### Problem to work on
Quote each record exactly, please, leaving none out.

### Data lines
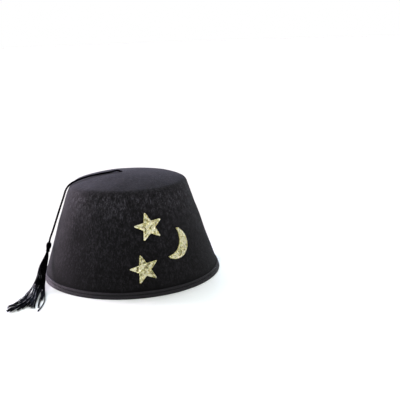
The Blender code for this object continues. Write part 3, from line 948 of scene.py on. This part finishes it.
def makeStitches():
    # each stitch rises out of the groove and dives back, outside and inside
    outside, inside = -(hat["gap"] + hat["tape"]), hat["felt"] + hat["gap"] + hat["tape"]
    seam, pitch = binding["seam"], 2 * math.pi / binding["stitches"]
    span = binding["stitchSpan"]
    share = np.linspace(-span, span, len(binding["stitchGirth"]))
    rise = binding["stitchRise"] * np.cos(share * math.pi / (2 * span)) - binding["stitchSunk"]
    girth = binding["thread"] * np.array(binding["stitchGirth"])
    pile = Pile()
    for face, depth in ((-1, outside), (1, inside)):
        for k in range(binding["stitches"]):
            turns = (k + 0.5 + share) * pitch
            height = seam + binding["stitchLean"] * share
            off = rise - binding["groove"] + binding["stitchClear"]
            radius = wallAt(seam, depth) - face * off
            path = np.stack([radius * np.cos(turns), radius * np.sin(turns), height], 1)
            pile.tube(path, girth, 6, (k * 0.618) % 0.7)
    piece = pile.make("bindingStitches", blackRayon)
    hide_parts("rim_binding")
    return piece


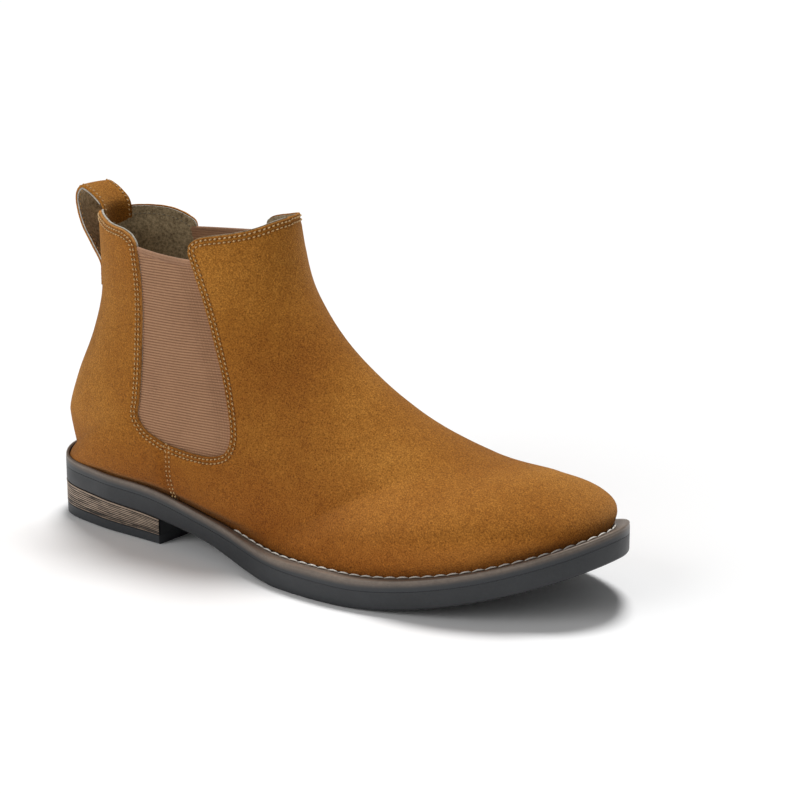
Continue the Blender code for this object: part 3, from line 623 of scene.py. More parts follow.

### Exercise result
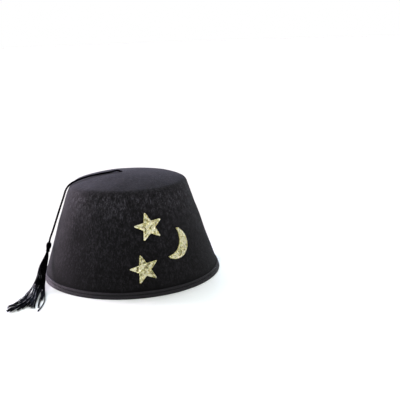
The Blender code for this object continues. Write part 3, from line 948 of scene.py on. This part finishes it.
def makeStitches():
    # each stitch rises out of the groove and dives back, outside and inside
    outside, inside = -(hat["gap"] + hat["tape"]), hat["felt"] + hat["gap"] + hat["tape"]
    seam, pitch = binding["seam"], 2 * math.pi / binding["stitches"]
    span = binding["stitchSpan"]
    share = np.linspace(-span, span, len(binding["stitchGirth"]))
    rise = binding["stitchRise"] * np.cos(share * math.pi / (2 * span)) - binding["stitchSunk"]
    girth = binding["thread"] * np.array(binding["stitchGirth"])
    pile = Pile()
    for face, depth in ((-1, outside), (1, inside)):
        for k in range(binding["stitches"]):
            turns = (k + 0.5 + share) * pitch
            height = seam + binding["stitchLean"] * share
            off = rise - binding["groove"] + binding["stitchClear"]
            radius = wallAt(seam, depth) - face * off
            path = np.stack([radius * np.cos(turns), radius * np.sin(turns), height], 1)
            pile.tube(path, girth, 6, (k * 0.618) % 0.7)
    piece = pile.make("bindingStitches", blackRayon)
    hide_parts("rim_binding")
    return piece


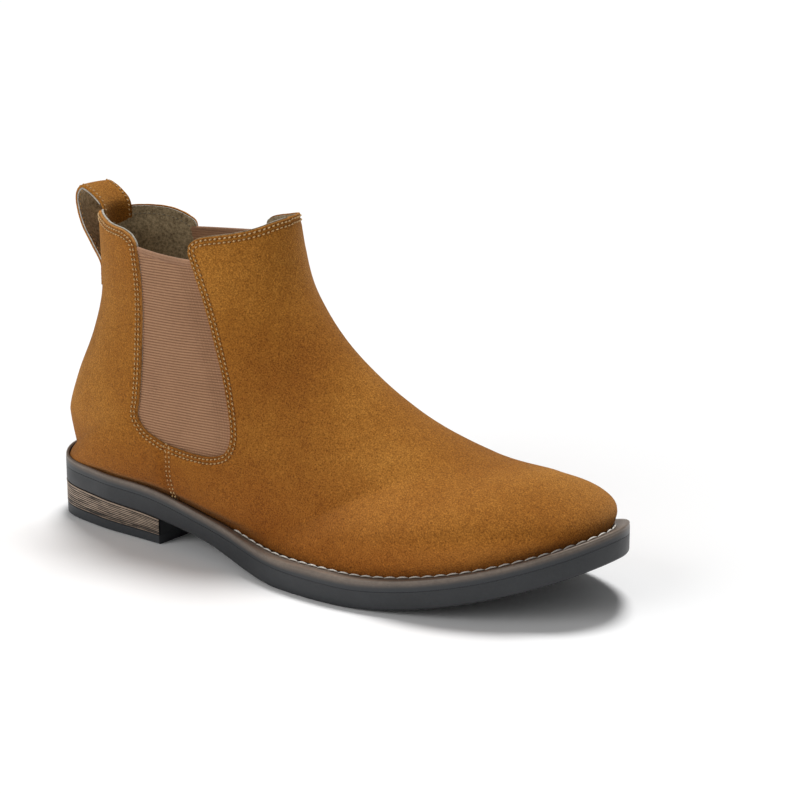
Continue the Blender code for this object: part 3, from line 623 of scene.py. More parts follow.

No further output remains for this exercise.